(Records with modeling code)
-*-*-

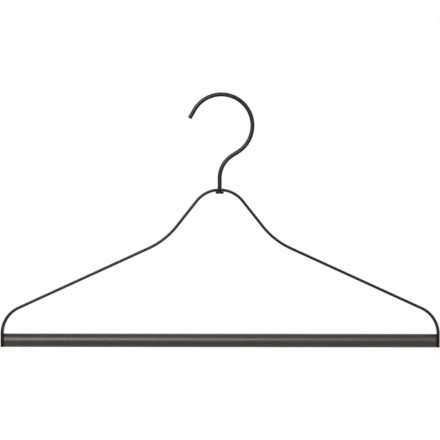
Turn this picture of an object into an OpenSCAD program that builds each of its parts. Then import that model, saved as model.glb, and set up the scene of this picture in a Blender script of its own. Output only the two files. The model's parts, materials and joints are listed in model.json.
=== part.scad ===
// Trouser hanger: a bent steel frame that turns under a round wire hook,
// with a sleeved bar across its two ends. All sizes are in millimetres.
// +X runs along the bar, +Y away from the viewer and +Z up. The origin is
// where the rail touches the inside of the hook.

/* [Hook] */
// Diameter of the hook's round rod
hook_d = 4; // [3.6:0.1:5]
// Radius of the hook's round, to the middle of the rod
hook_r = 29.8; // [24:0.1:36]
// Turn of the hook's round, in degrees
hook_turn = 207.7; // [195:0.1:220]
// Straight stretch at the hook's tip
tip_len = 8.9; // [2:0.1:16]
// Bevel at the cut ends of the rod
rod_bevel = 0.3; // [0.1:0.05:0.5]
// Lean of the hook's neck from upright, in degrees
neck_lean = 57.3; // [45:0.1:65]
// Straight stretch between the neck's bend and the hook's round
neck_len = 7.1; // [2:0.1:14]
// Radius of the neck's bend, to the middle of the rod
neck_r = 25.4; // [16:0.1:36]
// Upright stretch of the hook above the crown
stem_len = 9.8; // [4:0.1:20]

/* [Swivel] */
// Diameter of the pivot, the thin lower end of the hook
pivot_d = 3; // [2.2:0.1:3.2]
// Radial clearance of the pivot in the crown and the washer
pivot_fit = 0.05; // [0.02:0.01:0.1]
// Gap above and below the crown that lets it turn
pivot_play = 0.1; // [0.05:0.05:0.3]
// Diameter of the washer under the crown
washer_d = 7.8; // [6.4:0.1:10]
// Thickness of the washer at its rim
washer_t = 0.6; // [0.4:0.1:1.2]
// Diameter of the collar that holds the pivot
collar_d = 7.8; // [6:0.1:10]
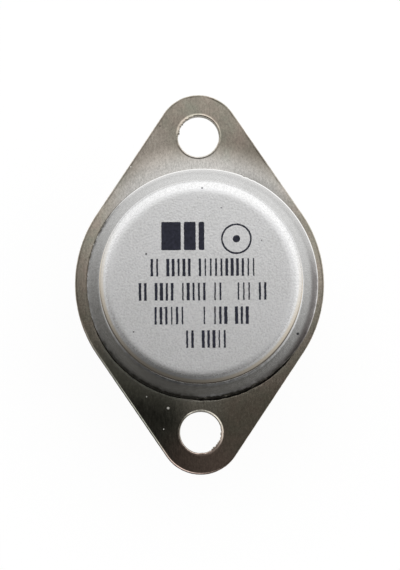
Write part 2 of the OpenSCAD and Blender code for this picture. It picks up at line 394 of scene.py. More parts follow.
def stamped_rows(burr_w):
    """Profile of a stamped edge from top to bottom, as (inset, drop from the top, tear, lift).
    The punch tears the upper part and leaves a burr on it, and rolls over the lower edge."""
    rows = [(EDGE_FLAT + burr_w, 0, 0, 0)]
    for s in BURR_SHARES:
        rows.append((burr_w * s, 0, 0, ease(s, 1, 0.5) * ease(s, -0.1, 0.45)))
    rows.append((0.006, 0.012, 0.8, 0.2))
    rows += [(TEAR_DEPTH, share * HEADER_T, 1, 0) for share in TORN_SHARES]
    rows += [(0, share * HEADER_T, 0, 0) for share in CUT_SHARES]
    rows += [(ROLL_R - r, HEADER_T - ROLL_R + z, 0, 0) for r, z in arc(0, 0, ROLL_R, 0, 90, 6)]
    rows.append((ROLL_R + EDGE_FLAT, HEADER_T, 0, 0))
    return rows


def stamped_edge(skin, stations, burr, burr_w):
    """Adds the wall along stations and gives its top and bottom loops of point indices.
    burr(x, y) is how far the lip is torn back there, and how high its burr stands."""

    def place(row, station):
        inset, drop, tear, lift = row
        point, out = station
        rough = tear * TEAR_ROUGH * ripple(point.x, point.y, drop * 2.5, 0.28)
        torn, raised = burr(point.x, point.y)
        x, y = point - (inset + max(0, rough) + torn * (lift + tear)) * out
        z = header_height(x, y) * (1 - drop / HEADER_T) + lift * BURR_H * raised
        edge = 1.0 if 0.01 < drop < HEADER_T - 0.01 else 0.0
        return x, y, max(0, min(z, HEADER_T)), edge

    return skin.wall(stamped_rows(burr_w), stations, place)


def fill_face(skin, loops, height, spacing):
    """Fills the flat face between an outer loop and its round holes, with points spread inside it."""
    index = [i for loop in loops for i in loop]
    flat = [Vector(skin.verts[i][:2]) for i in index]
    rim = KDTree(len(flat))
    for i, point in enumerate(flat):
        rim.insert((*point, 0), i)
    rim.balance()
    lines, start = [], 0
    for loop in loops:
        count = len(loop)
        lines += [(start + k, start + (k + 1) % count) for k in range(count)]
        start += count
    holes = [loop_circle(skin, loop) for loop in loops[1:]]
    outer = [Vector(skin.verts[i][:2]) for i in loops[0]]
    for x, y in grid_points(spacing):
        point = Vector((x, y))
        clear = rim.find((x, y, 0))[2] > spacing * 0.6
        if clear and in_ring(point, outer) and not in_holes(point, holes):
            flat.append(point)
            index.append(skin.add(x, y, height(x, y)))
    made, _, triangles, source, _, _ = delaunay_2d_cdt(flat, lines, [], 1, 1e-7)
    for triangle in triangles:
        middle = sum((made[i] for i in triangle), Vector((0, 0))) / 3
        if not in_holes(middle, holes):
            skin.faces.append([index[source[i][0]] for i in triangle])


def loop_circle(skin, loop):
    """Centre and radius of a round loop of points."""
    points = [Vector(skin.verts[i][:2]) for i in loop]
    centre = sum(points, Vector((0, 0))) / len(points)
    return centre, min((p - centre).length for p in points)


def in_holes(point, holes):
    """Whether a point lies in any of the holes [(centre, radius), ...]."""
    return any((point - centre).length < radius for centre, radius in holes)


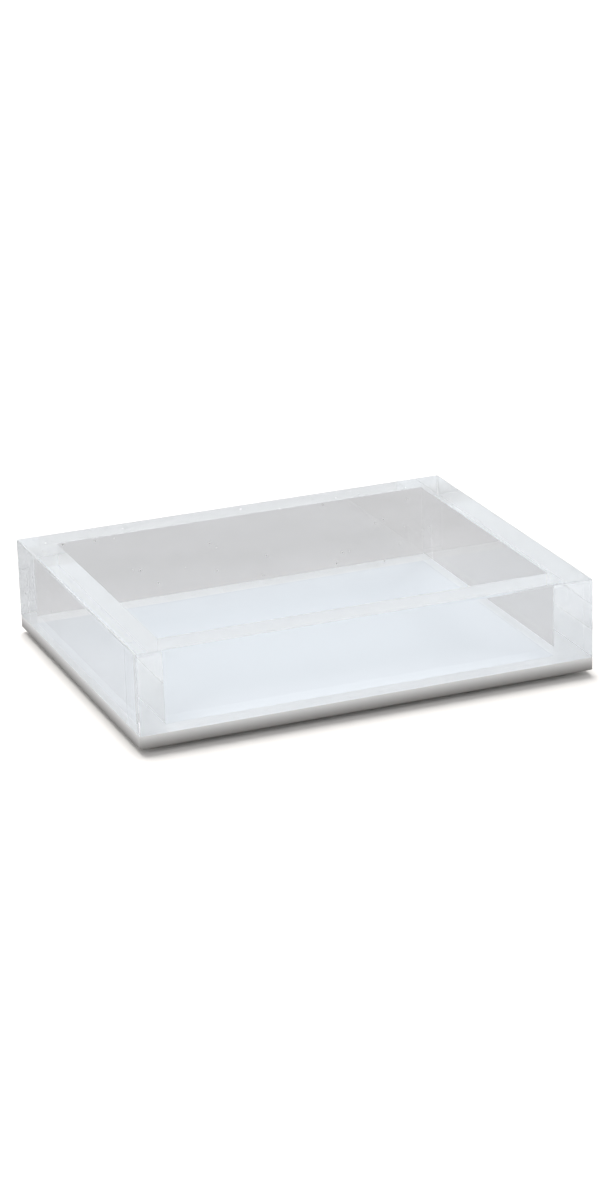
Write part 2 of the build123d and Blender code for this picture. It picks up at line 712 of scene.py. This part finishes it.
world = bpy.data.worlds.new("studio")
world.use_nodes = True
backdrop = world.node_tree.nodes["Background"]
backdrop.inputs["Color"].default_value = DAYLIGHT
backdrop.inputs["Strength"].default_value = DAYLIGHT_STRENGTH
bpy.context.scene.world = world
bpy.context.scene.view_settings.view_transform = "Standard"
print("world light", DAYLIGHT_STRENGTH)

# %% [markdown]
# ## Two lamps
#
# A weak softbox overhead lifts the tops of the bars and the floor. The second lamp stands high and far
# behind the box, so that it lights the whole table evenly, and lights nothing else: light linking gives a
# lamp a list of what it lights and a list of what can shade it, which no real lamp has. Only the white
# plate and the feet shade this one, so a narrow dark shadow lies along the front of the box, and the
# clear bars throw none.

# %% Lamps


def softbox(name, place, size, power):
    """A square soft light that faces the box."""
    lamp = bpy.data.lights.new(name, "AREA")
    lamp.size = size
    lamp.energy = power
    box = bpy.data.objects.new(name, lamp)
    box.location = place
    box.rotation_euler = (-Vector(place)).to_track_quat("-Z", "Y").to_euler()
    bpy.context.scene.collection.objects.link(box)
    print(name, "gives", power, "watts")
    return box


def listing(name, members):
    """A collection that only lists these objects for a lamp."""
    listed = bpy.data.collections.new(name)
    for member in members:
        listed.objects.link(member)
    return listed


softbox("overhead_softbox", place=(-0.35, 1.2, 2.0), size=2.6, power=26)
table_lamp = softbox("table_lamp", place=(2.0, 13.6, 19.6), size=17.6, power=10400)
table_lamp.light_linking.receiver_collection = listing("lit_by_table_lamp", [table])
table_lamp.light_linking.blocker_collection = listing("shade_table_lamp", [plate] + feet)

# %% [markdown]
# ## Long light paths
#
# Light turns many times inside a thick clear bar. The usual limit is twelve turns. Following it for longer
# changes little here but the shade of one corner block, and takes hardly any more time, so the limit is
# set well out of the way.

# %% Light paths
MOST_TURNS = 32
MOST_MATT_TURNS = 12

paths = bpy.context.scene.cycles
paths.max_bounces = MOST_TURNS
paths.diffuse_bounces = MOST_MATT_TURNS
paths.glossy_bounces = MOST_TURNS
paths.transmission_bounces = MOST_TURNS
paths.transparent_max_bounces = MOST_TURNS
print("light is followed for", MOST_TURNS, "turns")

-*-*-

- _REQUIRED WORK_: Your task is to repeat every line exactly.

- _ANSWER FOR THIS EXERCISE_:
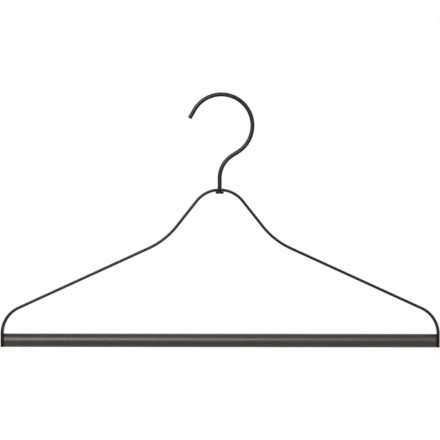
Turn this picture of an object into an OpenSCAD program that builds each of its parts. Then import that model, saved as model.glb, and set up the scene of this picture in a Blender script of its own. Output only the two files. The model's parts, materials and joints are listed in model.json.
=== part.scad ===
// Trouser hanger: a bent steel frame that turns under a round wire hook,
// with a sleeved bar across its two ends. All sizes are in millimetres.
// +X runs along the bar, +Y away from the viewer and +Z up. The origin is
// where the rail touches the inside of the hook.

/* [Hook] */
// Diameter of the hook's round rod
hook_d = 4; // [3.6:0.1:5]
// Radius of the hook's round, to the middle of the rod
hook_r = 29.8; // [24:0.1:36]
// Turn of the hook's round, in degrees
hook_turn = 207.7; // [195:0.1:220]
// Straight stretch at the hook's tip
tip_len = 8.9; // [2:0.1:16]
// Bevel at the cut ends of the rod
rod_bevel = 0.3; // [0.1:0.05:0.5]
// Lean of the hook's neck from upright, in degrees
neck_lean = 57.3; // [45:0.1:65]
// Straight stretch between the neck's bend and the hook's round
neck_len = 7.1; // [2:0.1:14]
// Radius of the neck's bend, to the middle of the rod
neck_r = 25.4; // [16:0.1:36]
// Upright stretch of the hook above the crown
stem_len = 9.8; // [4:0.1:20]

/* [Swivel] */
// Diameter of the pivot, the thin lower end of the hook
pivot_d = 3; // [2.2:0.1:3.2]
// Radial clearance of the pivot in the crown and the washer
pivot_fit = 0.05; // [0.02:0.01:0.1]
// Gap above and below the crown that lets it turn
pivot_play = 0.1; // [0.05:0.05:0.3]
// Diameter of the washer under the crown
washer_d = 7.8; // [6.4:0.1:10]
// Thickness of the washer at its rim
washer_t = 0.6; // [0.4:0.1:1.2]
// Diameter of the collar that holds the pivot
collar_d = 7.8; // [6:0.1:10]
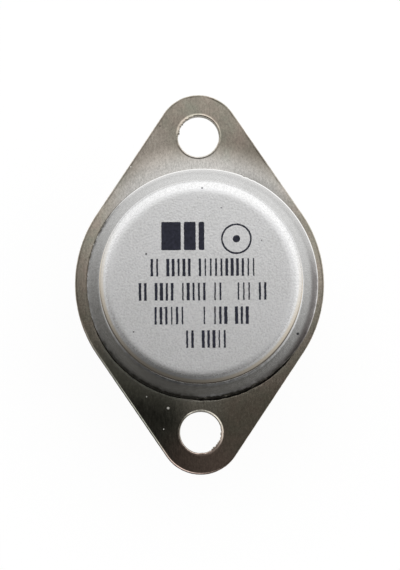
Write part 2 of the OpenSCAD and Blender code for this picture. It picks up at line 394 of scene.py. More parts follow.
def stamped_rows(burr_w):
    """Profile of a stamped edge from top to bottom, as (inset, drop from the top, tear, lift).
    The punch tears the upper part and leaves a burr on it, and rolls over the lower edge."""
    rows = [(EDGE_FLAT + burr_w, 0, 0, 0)]
    for s in BURR_SHARES:
        rows.append((burr_w * s, 0, 0, ease(s, 1, 0.5) * ease(s, -0.1, 0.45)))
    rows.append((0.006, 0.012, 0.8, 0.2))
    rows += [(TEAR_DEPTH, share * HEADER_T, 1, 0) for share in TORN_SHARES]
    rows += [(0, share * HEADER_T, 0, 0) for share in CUT_SHARES]
    rows += [(ROLL_R - r, HEADER_T - ROLL_R + z, 0, 0) for r, z in arc(0, 0, ROLL_R, 0, 90, 6)]
    rows.append((ROLL_R + EDGE_FLAT, HEADER_T, 0, 0))
    return rows


def stamped_edge(skin, stations, burr, burr_w):
    """Adds the wall along stations and gives its top and bottom loops of point indices.
    burr(x, y) is how far the lip is torn back there, and how high its burr stands."""

    def place(row, station):
        inset, drop, tear, lift = row
        point, out = station
        rough = tear * TEAR_ROUGH * ripple(point.x, point.y, drop * 2.5, 0.28)
        torn, raised = burr(point.x, point.y)
        x, y = point - (inset + max(0, rough) + torn * (lift + tear)) * out
        z = header_height(x, y) * (1 - drop / HEADER_T) + lift * BURR_H * raised
        edge = 1.0 if 0.01 < drop < HEADER_T - 0.01 else 0.0
        return x, y, max(0, min(z, HEADER_T)), edge

    return skin.wall(stamped_rows(burr_w), stations, place)


def fill_face(skin, loops, height, spacing):
    """Fills the flat face between an outer loop and its round holes, with points spread inside it."""
    index = [i for loop in loops for i in loop]
    flat = [Vector(skin.verts[i][:2]) for i in index]
    rim = KDTree(len(flat))
    for i, point in enumerate(flat):
        rim.insert((*point, 0), i)
    rim.balance()
    lines, start = [], 0
    for loop in loops:
        count = len(loop)
        lines += [(start + k, start + (k + 1) % count) for k in range(count)]
        start += count
    holes = [loop_circle(skin, loop) for loop in loops[1:]]
    outer = [Vector(skin.verts[i][:2]) for i in loops[0]]
    for x, y in grid_points(spacing):
        point = Vector((x, y))
        clear = rim.find((x, y, 0))[2] > spacing * 0.6
        if clear and in_ring(point, outer) and not in_holes(point, holes):
            flat.append(point)
            index.append(skin.add(x, y, height(x, y)))
    made, _, triangles, source, _, _ = delaunay_2d_cdt(flat, lines, [], 1, 1e-7)
    for triangle in triangles:
        middle = sum((made[i] for i in triangle), Vector((0, 0))) / 3
        if not in_holes(middle, holes):
            skin.faces.append([index[source[i][0]] for i in triangle])


def loop_circle(skin, loop):
    """Centre and radius of a round loop of points."""
    points = [Vector(skin.verts[i][:2]) for i in loop]
    centre = sum(points, Vector((0, 0))) / len(points)
    return centre, min((p - centre).length for p in points)


def in_holes(point, holes):
    """Whether a point lies in any of the holes [(centre, radius), ...]."""
    return any((point - centre).length < radius for centre, radius in holes)


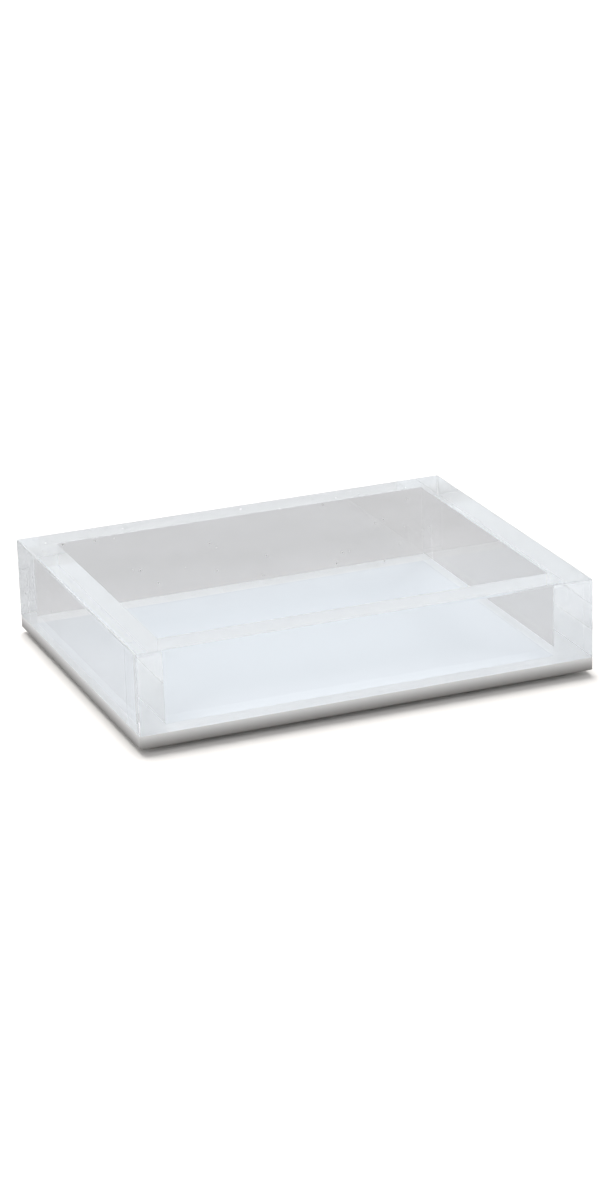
Write part 2 of the build123d and Blender code for this picture. It picks up at line 712 of scene.py. This part finishes it.
world = bpy.data.worlds.new("studio")
world.use_nodes = True
backdrop = world.node_tree.nodes["Background"]
backdrop.inputs["Color"].default_value = DAYLIGHT
backdrop.inputs["Strength"].default_value = DAYLIGHT_STRENGTH
bpy.context.scene.world = world
bpy.context.scene.view_settings.view_transform = "Standard"
print("world light", DAYLIGHT_STRENGTH)

# %% [markdown]
# ## Two lamps
#
# A weak softbox overhead lifts the tops of the bars and the floor. The second lamp stands high and far
# behind the box, so that it lights the whole table evenly, and lights nothing else: light linking gives a
# lamp a list of what it lights and a list of what can shade it, which no real lamp has. Only the white
# plate and the feet shade this one, so a narrow dark shadow lies along the front of the box, and the
# clear bars throw none.

# %% Lamps


def softbox(name, place, size, power):
    """A square soft light that faces the box."""
    lamp = bpy.data.lights.new(name, "AREA")
    lamp.size = size
    lamp.energy = power
    box = bpy.data.objects.new(name, lamp)
    box.location = place
    box.rotation_euler = (-Vector(place)).to_track_quat("-Z", "Y").to_euler()
    bpy.context.scene.collection.objects.link(box)
    print(name, "gives", power, "watts")
    return box


def listing(name, members):
    """A collection that only lists these objects for a lamp."""
    listed = bpy.data.collections.new(name)
    for member in members:
        listed.objects.link(member)
    return listed


softbox("overhead_softbox", place=(-0.35, 1.2, 2.0), size=2.6, power=26)
table_lamp = softbox("table_lamp", place=(2.0, 13.6, 19.6), size=17.6, power=10400)
table_lamp.light_linking.receiver_collection = listing("lit_by_table_lamp", [table])
table_lamp.light_linking.blocker_collection = listing("shade_table_lamp", [plate] + feet)

# %% [markdown]
# ## Long light paths
#
# Light turns many times inside a thick clear bar. The usual limit is twelve turns. Following it for longer
# changes little here but the shade of one corner block, and takes hardly any more time, so the limit is
# set well out of the way.

# %% Light paths
MOST_TURNS = 32
MOST_MATT_TURNS = 12

paths = bpy.context.scene.cycles
paths.max_bounces = MOST_TURNS
paths.diffuse_bounces = MOST_MATT_TURNS
paths.glossy_bounces = MOST_TURNS
paths.transmission_bounces = MOST_TURNS
paths.transparent_max_bounces = MOST_TURNS
print("light is followed for", MOST_TURNS, "turns")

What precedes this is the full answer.